I have written a few scripts in my day that do something like first putting a glob in parenthesis, then double-checking whether the array is longer than one, and if it's just length one, check that that thing is a thing and not just the wildcard.

Should have used nullglob. Next time I will!

Comment #2 posted on 2017-05-31 07:38:40 by Dave Morriss

Glad you found it useful

Yes, I'm going to use nullglob in scripts now for sure.

There may be side-effects in other parts of a script - I'm not sure - so I'll turn it off once I've finished with it.

Comment #3 posted on 2017-10-06 05:38:34 by clacke

nullglob in the wild

Happy to note that I have now used `shopt -s nullglob` professionally!

Never do it in interactive shell though, and never `set -u` either. I did so by mistake, while trouble-shooting and making a careless copy and paste.

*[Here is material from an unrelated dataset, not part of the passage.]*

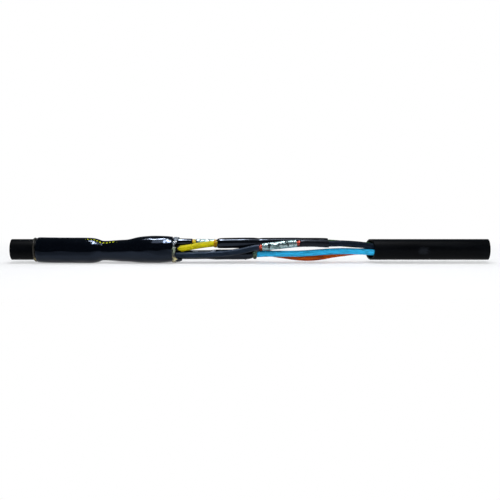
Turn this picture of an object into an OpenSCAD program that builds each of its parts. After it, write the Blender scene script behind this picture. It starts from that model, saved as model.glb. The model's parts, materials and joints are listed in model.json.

All kinds of prompt-rendering and tab-completion will fail loudly and hilariously.

Comment #4 posted on 2017-10-07 15:57:09 by Dave Morriss

A wild nullglob appears


Delighted you've found a use for nullglob. I too have been surprised by its side-effects - presumably because stuff like Bash completion makes use of it AND doesn't enable/disable it in the way I waffled about in this episode.

There's always a slight air of "incompleteness" about Bash I feel, though it's a hell of a lot more polished than it was. I was forced to use csh and tcsh at one point in my Unix life, and boy does Bash make those shells look terrible!